──────── DATASET CONTENT

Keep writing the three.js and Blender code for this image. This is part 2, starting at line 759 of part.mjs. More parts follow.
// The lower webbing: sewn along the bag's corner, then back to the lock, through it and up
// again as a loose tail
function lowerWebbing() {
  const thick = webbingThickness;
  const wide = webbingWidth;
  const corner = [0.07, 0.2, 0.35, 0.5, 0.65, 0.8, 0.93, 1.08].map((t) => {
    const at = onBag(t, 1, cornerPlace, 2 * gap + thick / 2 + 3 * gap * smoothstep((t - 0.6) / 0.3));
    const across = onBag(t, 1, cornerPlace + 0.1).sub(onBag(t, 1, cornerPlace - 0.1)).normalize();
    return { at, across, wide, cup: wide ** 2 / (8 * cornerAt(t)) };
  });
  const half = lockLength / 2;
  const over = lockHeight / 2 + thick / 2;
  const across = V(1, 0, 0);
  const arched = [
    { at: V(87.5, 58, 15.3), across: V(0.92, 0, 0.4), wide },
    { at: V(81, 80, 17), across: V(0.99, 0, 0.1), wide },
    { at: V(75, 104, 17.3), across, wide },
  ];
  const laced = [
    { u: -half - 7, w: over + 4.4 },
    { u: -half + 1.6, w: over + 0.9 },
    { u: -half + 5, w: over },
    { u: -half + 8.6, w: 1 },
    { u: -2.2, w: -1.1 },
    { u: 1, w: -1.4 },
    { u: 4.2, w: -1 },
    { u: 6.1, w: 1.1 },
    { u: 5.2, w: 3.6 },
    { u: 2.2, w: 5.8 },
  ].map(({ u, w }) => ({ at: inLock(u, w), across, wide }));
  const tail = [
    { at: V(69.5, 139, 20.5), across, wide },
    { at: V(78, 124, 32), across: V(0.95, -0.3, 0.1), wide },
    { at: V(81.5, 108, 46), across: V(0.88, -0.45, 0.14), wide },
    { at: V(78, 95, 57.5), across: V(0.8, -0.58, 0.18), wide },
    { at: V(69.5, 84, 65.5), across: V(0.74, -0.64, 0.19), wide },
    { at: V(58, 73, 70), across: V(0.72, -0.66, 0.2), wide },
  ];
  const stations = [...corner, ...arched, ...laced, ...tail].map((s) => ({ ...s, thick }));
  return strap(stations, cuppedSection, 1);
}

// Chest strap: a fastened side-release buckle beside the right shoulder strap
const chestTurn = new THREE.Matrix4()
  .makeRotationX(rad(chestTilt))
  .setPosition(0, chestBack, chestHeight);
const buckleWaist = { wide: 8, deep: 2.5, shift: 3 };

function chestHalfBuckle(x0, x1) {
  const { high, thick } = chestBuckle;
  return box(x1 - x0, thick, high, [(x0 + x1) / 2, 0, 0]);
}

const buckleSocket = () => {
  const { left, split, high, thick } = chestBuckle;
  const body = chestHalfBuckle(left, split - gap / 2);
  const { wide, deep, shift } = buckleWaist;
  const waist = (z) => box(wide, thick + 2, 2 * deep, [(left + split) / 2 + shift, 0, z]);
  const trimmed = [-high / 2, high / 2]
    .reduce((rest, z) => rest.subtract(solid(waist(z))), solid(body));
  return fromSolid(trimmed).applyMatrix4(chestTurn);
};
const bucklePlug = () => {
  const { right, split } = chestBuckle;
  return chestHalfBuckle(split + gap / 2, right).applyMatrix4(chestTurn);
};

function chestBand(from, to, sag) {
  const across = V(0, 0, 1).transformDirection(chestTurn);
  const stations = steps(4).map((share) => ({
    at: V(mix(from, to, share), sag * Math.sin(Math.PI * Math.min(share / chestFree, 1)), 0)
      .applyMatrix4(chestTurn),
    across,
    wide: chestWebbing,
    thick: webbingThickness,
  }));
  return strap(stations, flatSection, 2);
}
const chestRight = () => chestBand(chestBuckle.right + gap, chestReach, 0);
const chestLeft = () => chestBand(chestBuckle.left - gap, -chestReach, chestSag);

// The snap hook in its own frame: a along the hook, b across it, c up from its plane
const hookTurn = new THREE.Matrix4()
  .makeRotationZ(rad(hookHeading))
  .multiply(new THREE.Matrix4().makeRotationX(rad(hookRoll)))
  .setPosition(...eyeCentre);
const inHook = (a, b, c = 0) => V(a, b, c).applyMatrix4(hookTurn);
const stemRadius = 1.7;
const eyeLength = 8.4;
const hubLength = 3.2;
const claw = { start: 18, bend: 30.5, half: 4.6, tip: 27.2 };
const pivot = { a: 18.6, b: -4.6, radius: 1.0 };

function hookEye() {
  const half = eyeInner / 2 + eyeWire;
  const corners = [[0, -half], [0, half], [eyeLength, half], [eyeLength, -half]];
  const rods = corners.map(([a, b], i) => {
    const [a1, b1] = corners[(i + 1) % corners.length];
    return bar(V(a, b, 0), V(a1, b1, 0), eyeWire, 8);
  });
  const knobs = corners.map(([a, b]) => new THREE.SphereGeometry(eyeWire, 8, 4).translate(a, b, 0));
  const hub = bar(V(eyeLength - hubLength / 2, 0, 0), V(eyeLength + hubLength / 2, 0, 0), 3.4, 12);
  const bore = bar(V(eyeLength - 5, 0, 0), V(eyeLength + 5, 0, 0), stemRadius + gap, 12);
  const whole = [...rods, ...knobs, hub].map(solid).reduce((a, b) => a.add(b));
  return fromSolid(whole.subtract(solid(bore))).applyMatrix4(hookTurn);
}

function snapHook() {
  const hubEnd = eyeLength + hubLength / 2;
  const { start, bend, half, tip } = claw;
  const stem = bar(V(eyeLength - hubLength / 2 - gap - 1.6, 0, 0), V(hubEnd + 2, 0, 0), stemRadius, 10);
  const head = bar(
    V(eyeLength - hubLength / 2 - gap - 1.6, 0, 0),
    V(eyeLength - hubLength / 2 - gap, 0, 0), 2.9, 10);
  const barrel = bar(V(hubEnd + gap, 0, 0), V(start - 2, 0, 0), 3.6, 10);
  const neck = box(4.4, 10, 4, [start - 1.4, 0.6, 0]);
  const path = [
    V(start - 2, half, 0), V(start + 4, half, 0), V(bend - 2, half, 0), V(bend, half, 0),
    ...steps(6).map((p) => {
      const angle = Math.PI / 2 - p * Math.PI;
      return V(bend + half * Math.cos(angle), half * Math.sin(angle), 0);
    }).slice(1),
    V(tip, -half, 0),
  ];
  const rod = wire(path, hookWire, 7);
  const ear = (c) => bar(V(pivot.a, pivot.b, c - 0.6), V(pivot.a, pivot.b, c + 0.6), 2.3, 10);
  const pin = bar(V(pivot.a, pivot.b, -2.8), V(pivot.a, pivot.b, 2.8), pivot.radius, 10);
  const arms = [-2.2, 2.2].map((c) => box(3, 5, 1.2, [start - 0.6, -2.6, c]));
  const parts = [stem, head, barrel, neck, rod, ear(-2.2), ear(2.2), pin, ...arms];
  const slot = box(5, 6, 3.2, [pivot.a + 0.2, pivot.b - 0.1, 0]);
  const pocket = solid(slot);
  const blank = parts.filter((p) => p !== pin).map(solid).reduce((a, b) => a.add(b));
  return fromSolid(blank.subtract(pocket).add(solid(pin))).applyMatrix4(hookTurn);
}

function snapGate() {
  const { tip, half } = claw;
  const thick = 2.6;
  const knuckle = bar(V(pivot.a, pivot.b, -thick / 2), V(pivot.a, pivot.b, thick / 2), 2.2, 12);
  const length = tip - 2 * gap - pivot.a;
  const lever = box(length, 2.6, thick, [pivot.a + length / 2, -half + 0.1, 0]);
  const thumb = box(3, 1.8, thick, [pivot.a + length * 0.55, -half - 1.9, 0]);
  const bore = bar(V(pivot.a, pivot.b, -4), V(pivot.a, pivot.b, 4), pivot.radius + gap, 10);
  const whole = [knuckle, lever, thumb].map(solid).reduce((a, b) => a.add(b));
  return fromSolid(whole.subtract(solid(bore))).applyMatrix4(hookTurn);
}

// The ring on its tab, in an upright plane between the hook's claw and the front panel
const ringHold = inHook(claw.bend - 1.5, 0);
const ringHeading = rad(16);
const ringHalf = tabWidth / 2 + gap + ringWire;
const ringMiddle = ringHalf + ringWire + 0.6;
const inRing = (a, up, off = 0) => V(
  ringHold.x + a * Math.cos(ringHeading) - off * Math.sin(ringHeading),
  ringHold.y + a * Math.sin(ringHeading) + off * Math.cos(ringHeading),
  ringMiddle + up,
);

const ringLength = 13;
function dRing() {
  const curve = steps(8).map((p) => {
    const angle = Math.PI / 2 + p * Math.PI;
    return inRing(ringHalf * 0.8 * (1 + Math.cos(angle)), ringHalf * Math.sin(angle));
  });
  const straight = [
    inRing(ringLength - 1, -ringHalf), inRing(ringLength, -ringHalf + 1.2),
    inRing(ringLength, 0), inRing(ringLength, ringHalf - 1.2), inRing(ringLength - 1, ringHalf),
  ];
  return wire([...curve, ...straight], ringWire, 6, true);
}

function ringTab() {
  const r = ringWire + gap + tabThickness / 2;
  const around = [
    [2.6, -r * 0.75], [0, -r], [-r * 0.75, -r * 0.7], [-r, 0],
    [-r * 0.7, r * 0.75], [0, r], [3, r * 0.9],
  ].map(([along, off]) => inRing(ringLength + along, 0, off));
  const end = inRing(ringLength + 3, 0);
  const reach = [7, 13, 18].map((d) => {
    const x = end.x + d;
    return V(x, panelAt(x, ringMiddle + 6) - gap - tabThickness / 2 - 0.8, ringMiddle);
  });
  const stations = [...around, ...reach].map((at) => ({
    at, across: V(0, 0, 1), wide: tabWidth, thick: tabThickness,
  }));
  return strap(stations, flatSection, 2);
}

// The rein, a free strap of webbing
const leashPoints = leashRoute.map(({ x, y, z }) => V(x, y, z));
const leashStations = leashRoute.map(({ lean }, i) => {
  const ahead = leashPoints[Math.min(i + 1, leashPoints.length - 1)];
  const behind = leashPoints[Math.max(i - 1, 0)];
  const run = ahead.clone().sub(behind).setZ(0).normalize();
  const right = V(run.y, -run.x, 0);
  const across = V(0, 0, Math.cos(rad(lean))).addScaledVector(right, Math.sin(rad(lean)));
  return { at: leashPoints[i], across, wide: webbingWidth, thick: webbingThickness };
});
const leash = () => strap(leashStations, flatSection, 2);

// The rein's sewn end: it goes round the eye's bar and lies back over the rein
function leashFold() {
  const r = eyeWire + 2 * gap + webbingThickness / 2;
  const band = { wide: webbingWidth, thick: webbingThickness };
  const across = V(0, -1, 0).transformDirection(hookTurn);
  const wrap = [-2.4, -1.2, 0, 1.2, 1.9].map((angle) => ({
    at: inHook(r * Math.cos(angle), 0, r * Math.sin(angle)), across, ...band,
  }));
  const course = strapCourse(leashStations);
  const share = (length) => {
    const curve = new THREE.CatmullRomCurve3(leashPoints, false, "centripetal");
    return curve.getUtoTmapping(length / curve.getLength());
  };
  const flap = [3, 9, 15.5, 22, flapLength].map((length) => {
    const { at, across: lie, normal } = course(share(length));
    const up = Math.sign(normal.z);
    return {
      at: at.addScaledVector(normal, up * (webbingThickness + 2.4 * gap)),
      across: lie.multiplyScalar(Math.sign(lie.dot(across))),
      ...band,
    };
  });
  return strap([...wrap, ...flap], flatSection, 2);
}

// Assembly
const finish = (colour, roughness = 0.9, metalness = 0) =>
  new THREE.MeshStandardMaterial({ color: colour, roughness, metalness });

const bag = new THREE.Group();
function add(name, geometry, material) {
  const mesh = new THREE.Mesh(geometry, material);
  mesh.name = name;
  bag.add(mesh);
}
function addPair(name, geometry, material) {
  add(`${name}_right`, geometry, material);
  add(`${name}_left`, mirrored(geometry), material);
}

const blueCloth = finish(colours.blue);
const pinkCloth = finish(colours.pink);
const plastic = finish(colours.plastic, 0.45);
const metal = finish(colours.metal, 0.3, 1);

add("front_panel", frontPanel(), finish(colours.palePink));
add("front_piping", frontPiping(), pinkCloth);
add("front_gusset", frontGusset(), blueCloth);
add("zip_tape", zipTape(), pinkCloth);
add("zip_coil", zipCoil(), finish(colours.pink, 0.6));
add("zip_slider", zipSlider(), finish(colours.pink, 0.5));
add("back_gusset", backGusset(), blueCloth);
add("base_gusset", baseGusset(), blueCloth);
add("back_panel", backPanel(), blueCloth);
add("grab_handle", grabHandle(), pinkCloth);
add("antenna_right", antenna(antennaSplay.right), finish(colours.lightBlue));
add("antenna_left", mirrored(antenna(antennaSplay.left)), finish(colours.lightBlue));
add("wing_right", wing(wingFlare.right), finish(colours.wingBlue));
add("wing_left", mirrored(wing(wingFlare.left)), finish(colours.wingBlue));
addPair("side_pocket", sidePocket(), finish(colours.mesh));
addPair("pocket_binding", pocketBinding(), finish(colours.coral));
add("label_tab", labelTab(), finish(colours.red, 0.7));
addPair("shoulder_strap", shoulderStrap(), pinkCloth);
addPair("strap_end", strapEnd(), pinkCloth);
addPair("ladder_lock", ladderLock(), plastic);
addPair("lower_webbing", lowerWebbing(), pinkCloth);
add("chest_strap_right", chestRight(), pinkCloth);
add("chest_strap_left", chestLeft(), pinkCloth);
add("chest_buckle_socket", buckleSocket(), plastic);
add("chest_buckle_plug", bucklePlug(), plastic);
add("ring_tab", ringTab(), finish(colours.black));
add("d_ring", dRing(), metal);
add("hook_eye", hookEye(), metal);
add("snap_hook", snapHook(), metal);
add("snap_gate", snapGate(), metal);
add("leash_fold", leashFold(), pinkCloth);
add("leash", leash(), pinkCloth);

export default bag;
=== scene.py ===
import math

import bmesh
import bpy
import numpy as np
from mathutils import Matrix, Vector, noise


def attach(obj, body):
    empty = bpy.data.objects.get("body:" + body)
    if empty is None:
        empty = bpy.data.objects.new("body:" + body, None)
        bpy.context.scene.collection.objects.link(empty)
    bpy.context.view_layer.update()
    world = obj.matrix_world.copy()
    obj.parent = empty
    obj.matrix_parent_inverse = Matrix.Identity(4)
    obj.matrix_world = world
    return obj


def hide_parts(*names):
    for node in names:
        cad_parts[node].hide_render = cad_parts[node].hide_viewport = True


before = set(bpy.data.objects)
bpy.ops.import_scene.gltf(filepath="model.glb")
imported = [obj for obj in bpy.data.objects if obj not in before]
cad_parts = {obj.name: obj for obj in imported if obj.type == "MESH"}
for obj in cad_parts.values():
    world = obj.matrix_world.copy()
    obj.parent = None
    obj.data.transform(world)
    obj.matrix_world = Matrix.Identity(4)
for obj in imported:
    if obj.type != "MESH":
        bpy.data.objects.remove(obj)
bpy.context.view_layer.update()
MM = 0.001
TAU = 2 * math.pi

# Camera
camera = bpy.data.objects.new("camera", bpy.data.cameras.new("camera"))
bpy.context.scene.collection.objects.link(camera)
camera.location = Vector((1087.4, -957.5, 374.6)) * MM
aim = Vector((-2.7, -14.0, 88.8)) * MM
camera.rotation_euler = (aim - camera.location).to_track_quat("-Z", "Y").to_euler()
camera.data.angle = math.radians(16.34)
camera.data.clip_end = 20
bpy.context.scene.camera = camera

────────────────

- **PROBLEM STATEMENT**
Starting at the line that contains "labelTab(), finish(colours.red, 0.7));" and ending at the line that contains "TAU = 2 * math.pi", repeat each line exactly, both ends included, and nothing else.

- **RESULT FOR THIS TASK**
add("label_tab", labelTab(), finish(colours.red, 0.7));
addPair("shoulder_strap", shoulderStrap(), pinkCloth);
addPair("strap_end", strapEnd(), pinkCloth);
addPair("ladder_lock", ladderLock(), plastic);
addPair("lower_webbing", lowerWebbing(), pinkCloth);
add("chest_strap_right", chestRight(), pinkCloth);
add("chest_strap_left", chestLeft(), pinkCloth);
add("chest_buckle_socket", buckleSocket(), plastic);
add("chest_buckle_plug", bucklePlug(), plastic);
add("ring_tab", ringTab(), finish(colours.black));
add("d_ring", dRing(), metal);
add("hook_eye", hookEye(), metal);
add("snap_hook", snapHook(), metal);
add("snap_gate", snapGate(), metal);
add("leash_fold", leashFold(), pinkCloth);
add("leash", leash(), pinkCloth);

export default bag;
=== scene.py ===
import math

import bmesh
import bpy
import numpy as np
from mathutils import Matrix, Vector, noise


def attach(obj, body):
    empty = bpy.data.objects.get("body:" + body)
    if empty is None:
        empty = bpy.data.objects.new("body:" + body, None)
        bpy.context.scene.collection.objects.link(empty)
    bpy.context.view_layer.update()
    world = obj.matrix_world.copy()
    obj.parent = empty
    obj.matrix_parent_inverse = Matrix.Identity(4)
    obj.matrix_world = world
    return obj


def hide_parts(*names):
    for node in names:
        cad_parts[node].hide_render = cad_parts[node].hide_viewport = True


before = set(bpy.data.objects)
bpy.ops.import_scene.gltf(filepath="model.glb")
imported = [obj for obj in bpy.data.objects if obj not in before]
cad_parts = {obj.name: obj for obj in imported if obj.type == "MESH"}
for obj in cad_parts.values():
    world = obj.matrix_world.copy()
    obj.parent = None
    obj.data.transform(world)
    obj.matrix_world = Matrix.Identity(4)
for obj in imported:
    if obj.type != "MESH":
        bpy.data.objects.remove(obj)
bpy.context.view_layer.update()
MM = 0.001
TAU = 2 * math.pi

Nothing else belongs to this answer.